In an effort to reanalyze and refocus my year and our ministry in Neah Bay, I recently reread Nehemiah and was struck, once again, by his heart.
Nehemiah lived a luxurious life. As the cup-bearer to Artaxerxes, the King of Persia, he was in a position of power in the royal court and lacked for nothing. He had never seen Jerusalem, as he was generations removed from the Babylonian Exile, but still felt a strong connection to his heritage and his ancestors. When he found out that the rebuilding of Jerusalem was going very poorly, Nehemiah says:
“When I heard these things, I sat down and wept. For some days I mourned and fasted and prayed before the God of heaven.” (Nehemiah 1:4)
Nehemiah had never seen Jerusalem in its glory days.

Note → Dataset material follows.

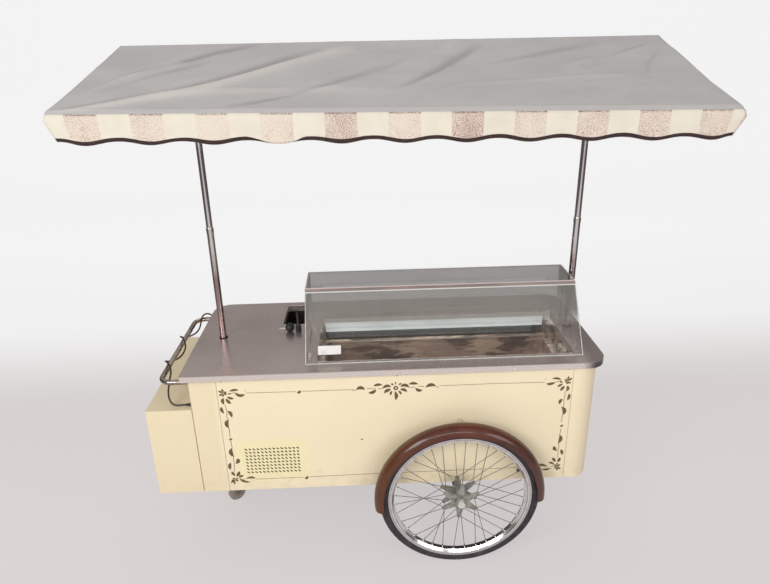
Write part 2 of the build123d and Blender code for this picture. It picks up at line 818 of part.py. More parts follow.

He didn’t personally know the people who had returned and were scraping to make a life in the broken city, but when he heard of their suffering and difficulties, he sat down and wept.
This is remarkably similar to what many Native Americans, and those close to Native ministry, feel daily. We don’t know what life was like prior to reservations. We don’t know what it was like when our ancestors had solid familial systems and strong men as leaders within the community. We’ve heard all the stories and seen the pictures, but we can never truly know how it felt to live at that time.
Instead, we know about broken families. We know about poverty on reservations, addiction, and a suicide epidemic so large that communities are in a state of emergency.
This makes me sit down and weep. I don’t personally know all the people hurting, but as a member of the Cowlitz tribe, these are all my people. This is my Nehemiah Problem, and I long for a time when the nations will be rebuilt into a thriving and productive people.
In our community, on the Makah Reservation, we see all of the same problems as the larger native population. And the base of it all, from our perspective, stems from two main causes: the lack of stable families (headed by strong men) and the lack of Christ.
When I first came to Makah Lutheran, we wanted to really bolster the community and to do that wanted to reach out (and draw in) the men and the leaders. I remember my wife, Connie, praying one day and simply calling out “Send us men!” That was five years ago.
We now have a thriving Men’s Bible Group that regularly attracts 10-11 men. I strive to teach and guide these men to be servant leaders in their homes and in the Makah community. I want to teach them as Jesus taught the disciples on the road to Emmaus after his resurrection, leading them on a journey through the Bible and showing them the work of the cross from one end to the other. And just like those two disciples, I want these Makah men to see Jesus afresh and to begin to truly understand what they are to do next.
We are reaching the Makah one family at a time as the men step up and lead with a Christ-like heart.
We still have a long way to go, but this is the need in our native ministry, and it is my heart’s desire as I look forward to our ongoing ministry in Neah Bay. This is my Nehemiah Problem.
All of us involved with Lutheran Indian Ministries, staff, donors, and volunteers alike, have the opportunity to serve a broken culture. We have the incredibly difficult task of grabbing a group of people out of a downward spiral that has been going on for centuries.
Because of the great burden on his heart, Nehemiah asked Artaxerxes to send him to Jerusalem to rebuild the city. Not only did he take a chance by asking the king for a favor, but he took a chance by leaving his comfortable place to travel to an unfamiliar part of the world to work on a nearly impossible task.
We, at Lutheran Indian Ministries, must follow Nehemiah’s lead. We have to ask our King to help us with this nearly impossible task of reaching a culture that is in desperate need of His love. And, even more difficult, we have to step out of our comfortable place to make the impact necessary to see real change.
I look to this year as a season of growth and achieving the impossible through Christ’s strength, and I look forward to the ministry work we will do together.